**EXERCISE**
Up to and including the line with "insert_nut_room = 0.18", reproduce the listing below exactly, beginning at its first line.

**INFORMATION SHOWN**
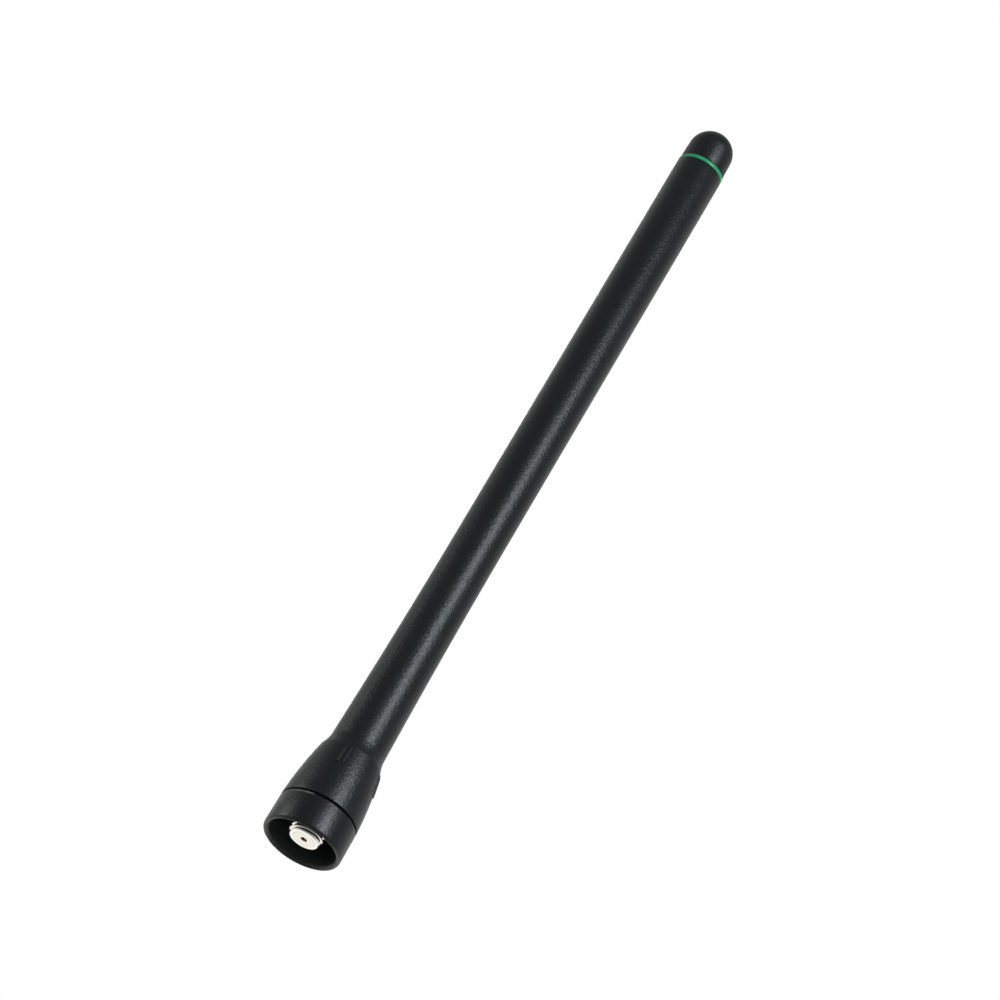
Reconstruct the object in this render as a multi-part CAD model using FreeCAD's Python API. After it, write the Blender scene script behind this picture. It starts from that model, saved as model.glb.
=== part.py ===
import FreeCAD, Part
import math
import os

# Helical whip antenna of a hand-held two-way radio, in millimetres.
# It stands on the rim of its skirt: the origin is the centre of that rim's plane, and +Z runs up the
# rod to the tip. Every piece but the slotted contact, the coil and the keyed or ribbed ones is round
# about Z, so a piece is drawn as its half section in radius and height and turned.

V = FreeCAD.Vector

# Clearances between pieces that are fitted into each other
press_gap = 0.02
slide_gap = 0.05
end_gap = 0.2

# Skirt ring, the hard collar round the threaded stud
skirt_height = 6.5
skirt_wall = 1.005
skirt_bore_step = 0.025
skirt_draft = 0.08
skirt_rim_chamfer = 0.5
skirt_lip_width = 0.3
skirt_lip_height = 0.5
skirt_top_chamfer = 0.3
cup_depth = 5.2
neck_height = 2.1
neck_wall = 0.5

# Base insert, the rigid cup that carries the connector
insert_recess = 1.2
insert_floor = 1.6
insert_height = 6.6
insert_wall = 1.1
insert_flange = 0.8
insert_ledge = 0.4
insert_flat_depth = 0.35
insert_nut_room = 0.18

# Threaded connector shell
thread_radius = 3.175
thread_chamfer = 0.47
stud_recess = 1.2
relief_width = 0.5
relief_depth = 0.45
shell_flange_radius = 4.4
shell_flange = 0.8
shell_neck_radius = 3.15
shell_flat_depth = 0.35
tail_radius = 3.0
tail_past_nut = 0.9

# Lock washer and hexagon nut on the shell's tail
washer_thickness = 0.5
washer_radius = 4.5
washer_slit = 0.4
nut_thickness = 2.0
nut_sides = 6
nut_across_flats = 8.0
nut_chamfer_angle = 30.0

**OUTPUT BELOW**
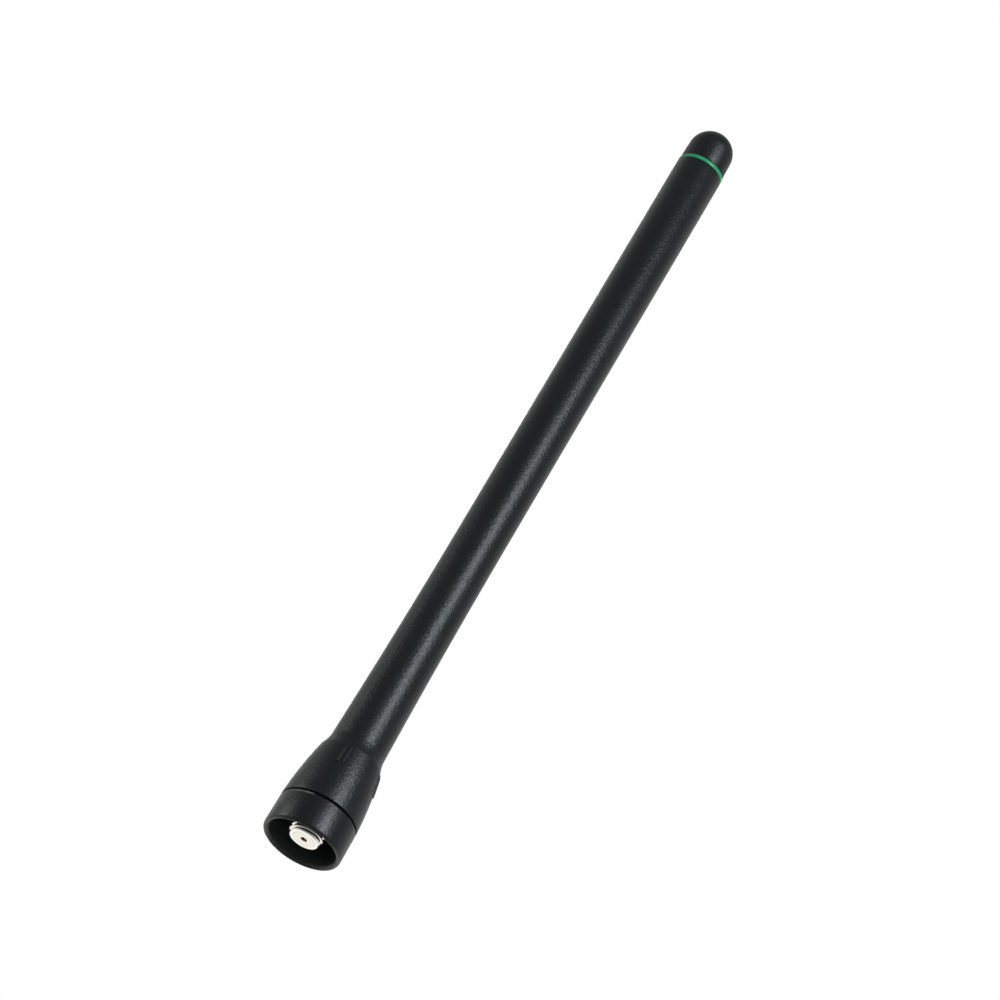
Reconstruct the object in this render as a multi-part CAD model using FreeCAD's Python API. After it, write the Blender scene script behind this picture. It starts from that model, saved as model.glb.
=== part.py ===
import FreeCAD, Part
import math
import os

# Helical whip antenna of a hand-held two-way radio, in millimetres.
# It stands on the rim of its skirt: the origin is the centre of that rim's plane, and +Z runs up the
# rod to the tip. Every piece but the slotted contact, the coil and the keyed or ribbed ones is round
# about Z, so a piece is drawn as its half section in radius and height and turned.

V = FreeCAD.Vector

# Clearances between pieces that are fitted into each other
press_gap = 0.02
slide_gap = 0.05
end_gap = 0.2

# Skirt ring, the hard collar round the threaded stud
skirt_height = 6.5
skirt_wall = 1.005
skirt_bore_step = 0.025
skirt_draft = 0.08
skirt_rim_chamfer = 0.5
skirt_lip_width = 0.3
skirt_lip_height = 0.5
skirt_top_chamfer = 0.3
cup_depth = 5.2
neck_height = 2.1
neck_wall = 0.5

# Base insert, the rigid cup that carries the connector
insert_recess = 1.2
insert_floor = 1.6
insert_height = 6.6
insert_wall = 1.1
insert_flange = 0.8
insert_ledge = 0.4
insert_flat_depth = 0.35
insert_nut_room = 0.18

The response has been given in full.